Print out the material that follows word for word.
---- GIVEN MATERIAL
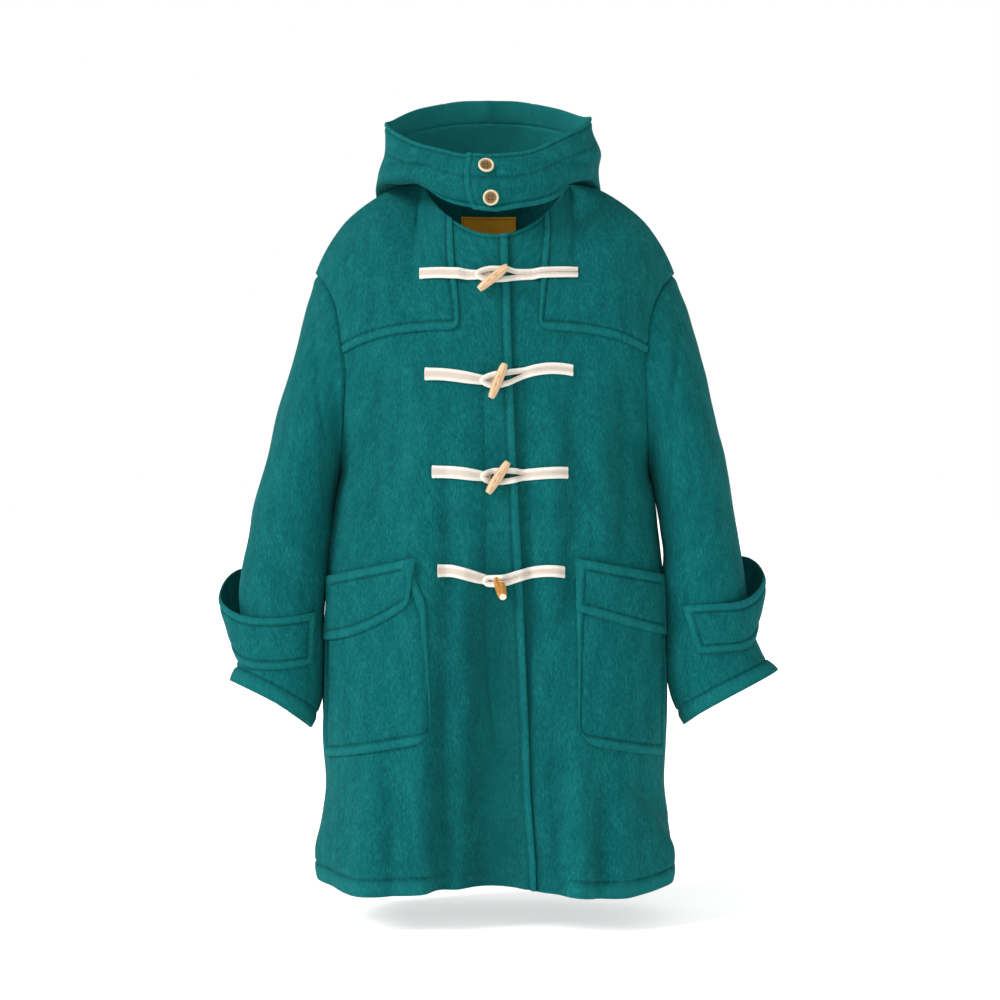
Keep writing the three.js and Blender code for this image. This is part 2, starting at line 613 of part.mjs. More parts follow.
const sleeve = {};
const sleeveNormal = {};
for (const side of [-1, 1]) {
  const rows = sleeveRows(side);
  const inside = (p) => {
    const t = clamp((-p[2] - 200) / 450);
    return [side * lerp(215, 290, t), lerp(0, -20, t), p[2]];
  };
  const wrapped = rows.map((row) => [row.at(-2), ...row, row[1]]);
  const normals = normalsOf(wrapped, inside).map((row) => row.slice(1, -1));
  // At the armhole the sleeve and the panels share a mitred edge, apart from the underarm.
  const backEnd = side < 0 ? 0 : backPanel[0].length - 1;
  sleeveColumns.forEach(({ half, turn }, i) => {
    if (Math.abs(turn) > 100) return;
    const j = Math.round((Math.abs(turn) / 90) * UPPER_STEPS);
    const list = half < 0 ? frontNormal[side] : backNormal;
    const k = half < 0 ? list[j].length - 1 : backEnd;
    const both = unit(add(list[j][k], normals[0][i]));
    list[j][k] = both;
    normals[0][i] = both;
  });
  sleeve[side] = drawIn(rows, 'top', SEAM);
  sleeveNormal[side] = normals;
}

const half = SEAM / 2;
const label = { '-1': 'left', 1: 'right' };
for (const side of [-1, 1]) {
  const drawn = drawIn(drawIn(frontPanel[side], 'last', half), 'top', half);
  piece(`front_${label[side]}`, layer(drawn, frontNormal[side], -WOOL, 0), clothColour);
}
const backDrawn = drawIn(drawIn(drawIn(backPanel, 'first', half), 'last', half), 'top', half);
piece('back', layer(backDrawn, backNormal, -WOOL, 0), clothColour);

// Part of a grid, by rows and columns.
const cut = (rows, j0, j1, i0, i1) => rows.slice(j0, j1 + 1).map((row) => row.slice(i0, i1 + 1));

// Shoulder yokes lie on the panels, from the neck and shoulder to the chest row.
for (const side of [-1, 1]) {
  const first = YOKE_COLUMN + (side > 0 ? 1 : 0);
  const end = frontPanel[side][0].length - 1;
  let rows = cut(frontPanel[side], 0, UPPER_STEPS, first, end);
  const normals = cut(frontNormal[side], 0, UPPER_STEPS, first, end);
  rows = drawIn(drawIn(rows, 'last', YOKE_BACK_OFF), 'top', half);
  const corner = rows.at(-1);
  corner[0] = mix(corner[0], rows.at(-2)[1], YOKE_CORNER_CUT);
  piece(`yoke_front_${label[side]}`, layer(rows, normals, LIFT, LAYER), clothColour);
}
let yokeBack = cut(backPanel, 0, UPPER_STEPS + 1, 0, backPanel[0].length - 1);
yokeBack = drawIn(drawIn(drawIn(yokeBack, 'first', YOKE_BACK_OFF), 'last', YOKE_BACK_OFF), 'top', half);
piece('yoke_back', layer(yokeBack, backNormal, LIFT, LAYER), clothColour);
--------
#### [THE REPLY]
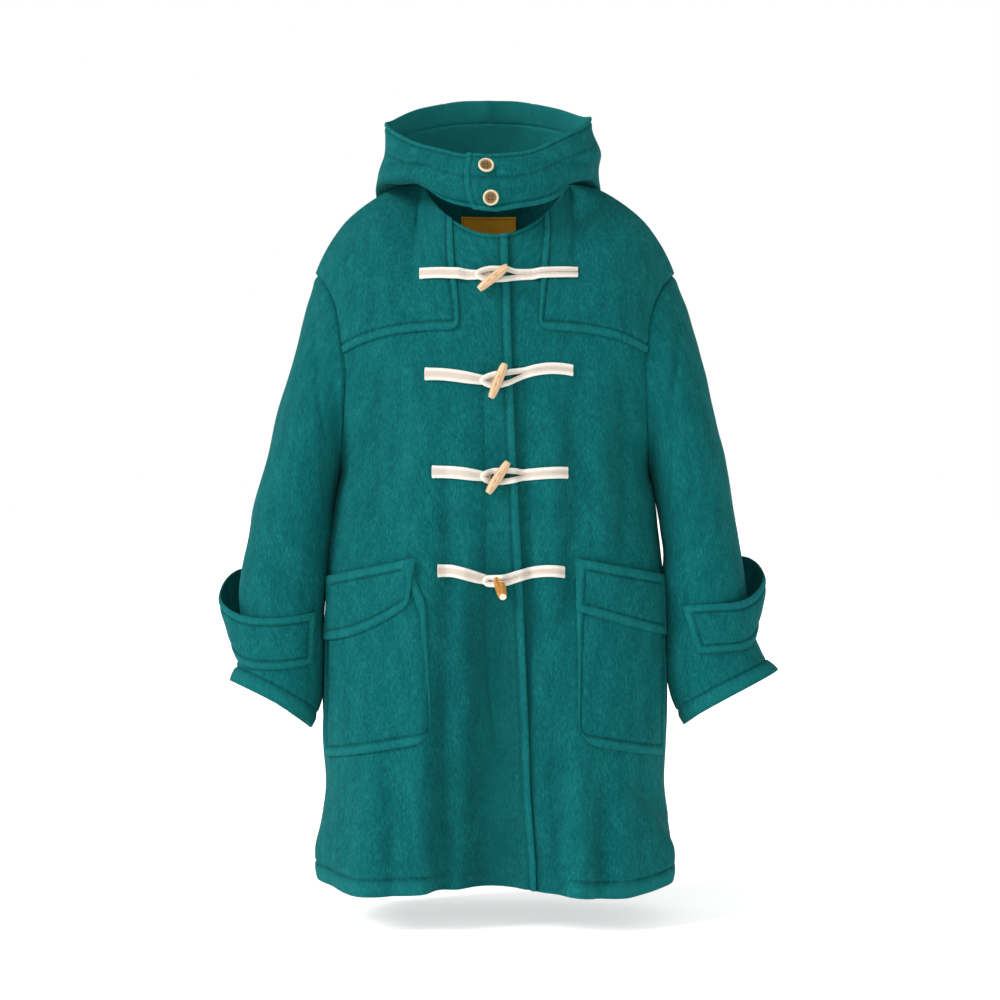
Keep writing the three.js and Blender code for this image. This is part 2, starting at line 613 of part.mjs. More parts follow.
const sleeve = {};
const sleeveNormal = {};
for (const side of [-1, 1]) {
  const rows = sleeveRows(side);
  const inside = (p) => {
    const t = clamp((-p[2] - 200) / 450);
    return [side * lerp(215, 290, t), lerp(0, -20, t), p[2]];
  };
  const wrapped = rows.map((row) => [row.at(-2), ...row, row[1]]);
  const normals = normalsOf(wrapped, inside).map((row) => row.slice(1, -1));
  // At the armhole the sleeve and the panels share a mitred edge, apart from the underarm.
  const backEnd = side < 0 ? 0 : backPanel[0].length - 1;
  sleeveColumns.forEach(({ half, turn }, i) => {
    if (Math.abs(turn) > 100) return;
    const j = Math.round((Math.abs(turn) / 90) * UPPER_STEPS);
    const list = half < 0 ? frontNormal[side] : backNormal;
    const k = half < 0 ? list[j].length - 1 : backEnd;
    const both = unit(add(list[j][k], normals[0][i]));
    list[j][k] = both;
    normals[0][i] = both;
  });
  sleeve[side] = drawIn(rows, 'top', SEAM);
  sleeveNormal[side] = normals;
}

const half = SEAM / 2;
const label = { '-1': 'left', 1: 'right' };
for (const side of [-1, 1]) {
  const drawn = drawIn(drawIn(frontPanel[side], 'last', half), 'top', half);
  piece(`front_${label[side]}`, layer(drawn, frontNormal[side], -WOOL, 0), clothColour);
}
const backDrawn = drawIn(drawIn(drawIn(backPanel, 'first', half), 'last', half), 'top', half);
piece('back', layer(backDrawn, backNormal, -WOOL, 0), clothColour);

// Part of a grid, by rows and columns.
const cut = (rows, j0, j1, i0, i1) => rows.slice(j0, j1 + 1).map((row) => row.slice(i0, i1 + 1));

// Shoulder yokes lie on the panels, from the neck and shoulder to the chest row.
for (const side of [-1, 1]) {
  const first = YOKE_COLUMN + (side > 0 ? 1 : 0);
  const end = frontPanel[side][0].length - 1;
  let rows = cut(frontPanel[side], 0, UPPER_STEPS, first, end);
  const normals = cut(frontNormal[side], 0, UPPER_STEPS, first, end);
  rows = drawIn(drawIn(rows, 'last', YOKE_BACK_OFF), 'top', half);
  const corner = rows.at(-1);
  corner[0] = mix(corner[0], rows.at(-2)[1], YOKE_CORNER_CUT);
  piece(`yoke_front_${label[side]}`, layer(rows, normals, LIFT, LAYER), clothColour);
}
let yokeBack = cut(backPanel, 0, UPPER_STEPS + 1, 0, backPanel[0].length - 1);
yokeBack = drawIn(drawIn(drawIn(yokeBack, 'first', YOKE_BACK_OFF), 'last', YOKE_BACK_OFF), 'top', half);
piece('yoke_back', layer(yokeBack, backNormal, LIFT, LAYER), clothColour);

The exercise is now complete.